Wake up before the sun, not because you’re a particularly early riser, but because the sun doesn’t rise until after eight o’clock. Make coffee and eat breakfast on a quaint stone terrace. There’s a breeze and it carries a faint odor of the sea. Yeah, that’s normal now. In the meantime, notice the sunrise, the aroma of flowers that permeates one corner as you walk past, the quiet roar of the waves. Normal, but not normal.

To very quickly break down our walk, I gather Mitzi’s things and head out the front door — turn the key in the lock twice, because it’s Spain. We walk down a narrow street with cobble-stone sidewalks, and turn right toward the sea. The sun is just above the clouds on the horizon, and I can just see the light glistening on waves. Normal.

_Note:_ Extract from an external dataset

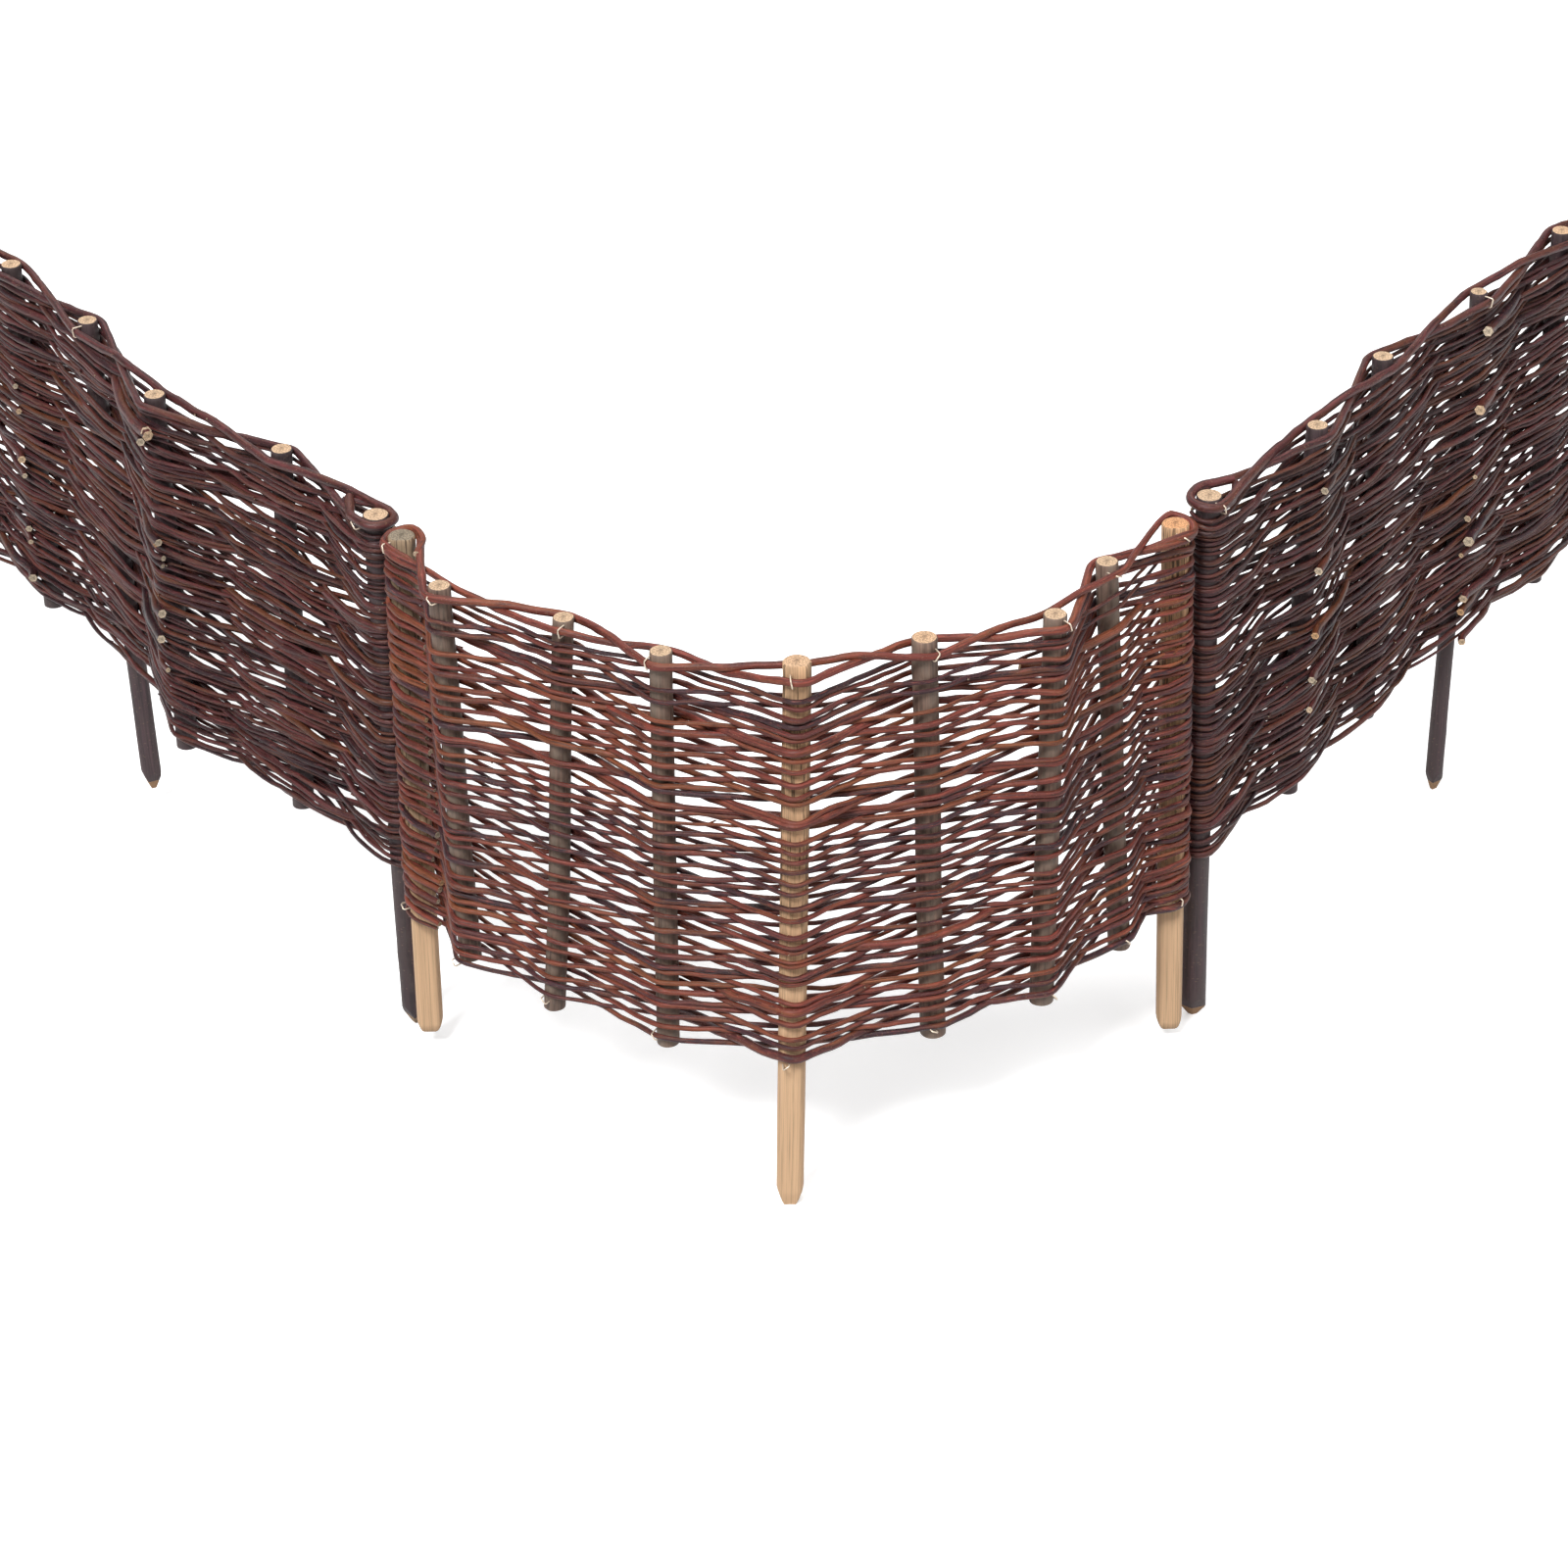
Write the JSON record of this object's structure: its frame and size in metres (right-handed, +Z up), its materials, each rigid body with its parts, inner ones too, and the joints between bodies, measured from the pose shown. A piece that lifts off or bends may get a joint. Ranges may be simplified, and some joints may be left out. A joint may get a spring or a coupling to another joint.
{
  "type": "woven willow bed edging",
  "caption": "Woven willow bed edging: low wattle panels on driven stakes, stood end to end in an open curve around a planting bed.",
  "frame": {"origin": "middle of the footprint of the three panels, on the plane that the stake tips stand on", "axes": "+Z up, +X to the right along the widest extent, and the rounded outside of the curve faces -Y"},
  "size_m": [2.0176, 1.1586, 0.585],
  "materials": {
    "middle_rods": "red-brown willow bark",
    "side_rods": "dark purple-brown willow bark",
    "split_stakes": "split pale wood",
    "middle_short_stakes": "olive-brown bark with sawn ends",
    "side_short_stakes": "dark bark with sawn ends",
    "bark_stakes": "dark bark with a cut point",
    "staple_wire": "thin bright wire"
  },
  "bodies": {
    "root": {"left_centre_stake": "bark_stakes", "left_left_end_stake": "bark_stakes", "left_lower_top_rod": "side_rods", "left_right_end_stake": "bark_stakes", "left_short_stake_1": "side_short_stakes", "left_short_stake_2": "side_short_stakes", "left_short_stake_3": "side_short_stakes", "left_short_stake_4": "side_short_stakes", "left_upper_top_rod": "side_rods", "left_weave": "side_rods", "middle_centre_stake": "split_stakes", "middle_left_end_stake": "split_stakes", "middle_lower_top_rod": "middle_rods", "middle_right_end_stake": "split_stakes", "middle_short_stake_1": "middle_short_stakes", "middle_short_stake_2": "middle_short_stakes", "middle_short_stake_3": "middle_short_stakes", "middle_short_stake_4": "middle_short_stakes", "middle_short_stake_5": "middle_short_stakes", "middle_short_stake_6": "middle_short_stakes", "middle_upper_top_rod": "middle_rods", "middle_weave": "middle_rods", "right_centre_stake": "bark_stakes", "right_left_end_stake": "bark_stakes", "right_lower_top_rod": "side_rods", "right_right_end_stake": "bark_stakes", "right_short_stake_1": "side_short_stakes", "right_short_stake_2": "side_short_stakes", "right_short_stake_3": "side_short_stakes", "right_short_stake_4": "side_short_stakes", "right_upper_top_rod": "side_rods", "right_weave": "side_rods"}
  },
  "joints": []
}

We hustle a bit at this point of the walk because Mitzi is a mid-western dog with mid-western expectations — that there be at least a patch of grass to pee in. Well, we don’t really have that in Valencia, so we need to get to her favorite palm tree quickly. It’s about two short blocks away, and grows out of a hole in the sidewalk; some weeds have taken root in the sandy soil here, so Mitzi is willing to consider it ‘grass.’ Once that task is complete, we can stroll a bit, either down to the water or up the sandy part of the boardwalk. Perhaps we encounter another dog or two, and I painfully try to communicate that yes, Mitzi is big and scary looking, but no she is not aggressive. Quite the opposite in fact; she’s likely afraid of your little fluffy dog and acts a bit nervous with new ones. I’ve tried words like ‘simpatico’ and ‘tranquilo’ to help the conversation, but it often just comes across like an American weirdo who apologizes too often.

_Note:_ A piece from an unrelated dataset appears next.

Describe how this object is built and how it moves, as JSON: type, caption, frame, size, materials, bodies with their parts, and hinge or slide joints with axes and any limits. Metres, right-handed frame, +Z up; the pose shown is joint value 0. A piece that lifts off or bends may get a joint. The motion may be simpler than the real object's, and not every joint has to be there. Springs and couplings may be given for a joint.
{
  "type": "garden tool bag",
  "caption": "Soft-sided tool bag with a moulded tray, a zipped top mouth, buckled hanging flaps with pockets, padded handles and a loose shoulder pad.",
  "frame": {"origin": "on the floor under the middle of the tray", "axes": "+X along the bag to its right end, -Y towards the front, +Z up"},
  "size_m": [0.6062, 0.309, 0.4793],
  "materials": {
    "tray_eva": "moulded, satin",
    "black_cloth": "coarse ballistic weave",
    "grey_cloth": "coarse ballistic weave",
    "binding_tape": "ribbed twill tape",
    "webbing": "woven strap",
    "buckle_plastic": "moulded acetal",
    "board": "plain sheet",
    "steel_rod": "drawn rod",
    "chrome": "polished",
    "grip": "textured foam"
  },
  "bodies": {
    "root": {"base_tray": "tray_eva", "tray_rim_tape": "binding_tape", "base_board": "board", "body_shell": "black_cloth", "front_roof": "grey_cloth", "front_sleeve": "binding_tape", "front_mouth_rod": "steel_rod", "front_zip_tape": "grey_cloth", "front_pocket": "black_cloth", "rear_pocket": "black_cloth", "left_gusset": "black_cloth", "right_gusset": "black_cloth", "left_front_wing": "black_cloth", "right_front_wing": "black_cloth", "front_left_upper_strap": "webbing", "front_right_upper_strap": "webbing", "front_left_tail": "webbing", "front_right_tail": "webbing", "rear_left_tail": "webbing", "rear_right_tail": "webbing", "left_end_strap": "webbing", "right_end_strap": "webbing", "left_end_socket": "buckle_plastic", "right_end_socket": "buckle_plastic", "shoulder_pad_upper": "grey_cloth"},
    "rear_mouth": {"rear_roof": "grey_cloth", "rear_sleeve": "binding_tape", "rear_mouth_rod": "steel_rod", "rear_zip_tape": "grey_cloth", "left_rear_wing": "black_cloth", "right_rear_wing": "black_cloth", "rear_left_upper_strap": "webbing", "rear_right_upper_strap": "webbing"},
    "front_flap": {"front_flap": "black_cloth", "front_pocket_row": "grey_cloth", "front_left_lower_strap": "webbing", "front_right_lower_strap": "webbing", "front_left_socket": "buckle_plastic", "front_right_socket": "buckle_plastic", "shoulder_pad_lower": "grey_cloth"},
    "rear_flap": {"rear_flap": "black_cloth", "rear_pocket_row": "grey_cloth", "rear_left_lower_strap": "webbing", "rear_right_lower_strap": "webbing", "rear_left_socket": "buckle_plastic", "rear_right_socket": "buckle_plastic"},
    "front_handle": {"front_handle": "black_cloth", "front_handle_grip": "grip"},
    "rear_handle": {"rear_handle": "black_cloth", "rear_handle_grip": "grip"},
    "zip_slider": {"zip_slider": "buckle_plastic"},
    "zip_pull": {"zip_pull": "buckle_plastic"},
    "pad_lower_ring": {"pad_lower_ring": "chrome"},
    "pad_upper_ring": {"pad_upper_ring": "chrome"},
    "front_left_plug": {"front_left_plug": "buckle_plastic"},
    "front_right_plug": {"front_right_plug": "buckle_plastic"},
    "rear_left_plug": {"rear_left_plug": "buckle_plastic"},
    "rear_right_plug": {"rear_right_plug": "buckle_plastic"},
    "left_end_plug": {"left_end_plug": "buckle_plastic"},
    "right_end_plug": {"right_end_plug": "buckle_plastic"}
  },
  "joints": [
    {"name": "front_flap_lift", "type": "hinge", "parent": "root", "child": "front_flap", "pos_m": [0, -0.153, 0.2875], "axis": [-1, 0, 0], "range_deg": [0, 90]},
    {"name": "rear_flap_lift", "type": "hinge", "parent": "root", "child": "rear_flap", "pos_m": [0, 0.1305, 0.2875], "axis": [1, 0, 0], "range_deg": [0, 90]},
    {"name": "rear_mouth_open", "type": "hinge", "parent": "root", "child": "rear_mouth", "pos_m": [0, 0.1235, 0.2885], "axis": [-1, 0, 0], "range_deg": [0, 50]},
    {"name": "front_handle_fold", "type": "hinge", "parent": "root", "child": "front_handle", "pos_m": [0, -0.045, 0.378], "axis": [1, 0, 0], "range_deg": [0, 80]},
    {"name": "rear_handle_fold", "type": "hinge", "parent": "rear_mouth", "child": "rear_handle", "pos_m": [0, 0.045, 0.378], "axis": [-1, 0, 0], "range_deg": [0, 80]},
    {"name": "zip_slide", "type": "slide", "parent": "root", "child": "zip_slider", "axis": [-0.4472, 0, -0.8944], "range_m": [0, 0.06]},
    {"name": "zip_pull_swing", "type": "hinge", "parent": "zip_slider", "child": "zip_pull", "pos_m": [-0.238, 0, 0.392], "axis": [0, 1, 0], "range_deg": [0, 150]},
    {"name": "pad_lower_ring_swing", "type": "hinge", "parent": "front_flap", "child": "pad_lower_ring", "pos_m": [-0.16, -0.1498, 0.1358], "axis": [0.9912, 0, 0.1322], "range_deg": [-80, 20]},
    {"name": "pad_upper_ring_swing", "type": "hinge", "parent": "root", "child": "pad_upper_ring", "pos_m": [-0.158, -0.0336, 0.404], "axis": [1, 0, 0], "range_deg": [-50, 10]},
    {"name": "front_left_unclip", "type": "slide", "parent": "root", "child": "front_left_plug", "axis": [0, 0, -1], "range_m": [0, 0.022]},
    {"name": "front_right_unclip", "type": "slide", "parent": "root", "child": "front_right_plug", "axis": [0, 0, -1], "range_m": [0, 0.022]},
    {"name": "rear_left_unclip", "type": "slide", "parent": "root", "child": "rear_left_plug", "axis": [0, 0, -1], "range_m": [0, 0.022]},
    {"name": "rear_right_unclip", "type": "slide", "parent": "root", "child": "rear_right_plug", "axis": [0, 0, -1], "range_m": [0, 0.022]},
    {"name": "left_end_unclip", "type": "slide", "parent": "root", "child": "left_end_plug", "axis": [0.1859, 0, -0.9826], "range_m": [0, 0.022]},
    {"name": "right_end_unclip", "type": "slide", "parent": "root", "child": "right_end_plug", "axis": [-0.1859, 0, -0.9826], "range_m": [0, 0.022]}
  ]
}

Some examples of the weird and the normal:

  • One day last week, a storm came through in the evening. Some combination of the season, the storm, the tide, and other mystery factors made a host of people come out to fish, some of them all night long. See the video here panning the seashore, where a fisherman/woman had set up every twenty meters or so along the length of the beach.
  • And, the following Thursday near midnight, a video of the same boardwalk and seashore, completely deserted. Perhaps the fish are gone now?
  • How about a two-part video taking in this glorious sculpture in the center of a roundabout, Part 1 and Part 2. I cannot get enough of this/these dude(s) and their joy and/or contemplation of knowledge. Luckily, it’s on our bus route to Spanish class two times a week.
The seashore in a few of its moods

The weird just permeates everything, but making it regular with several daily strolls down to the sea with my dog makes the weird seem normal.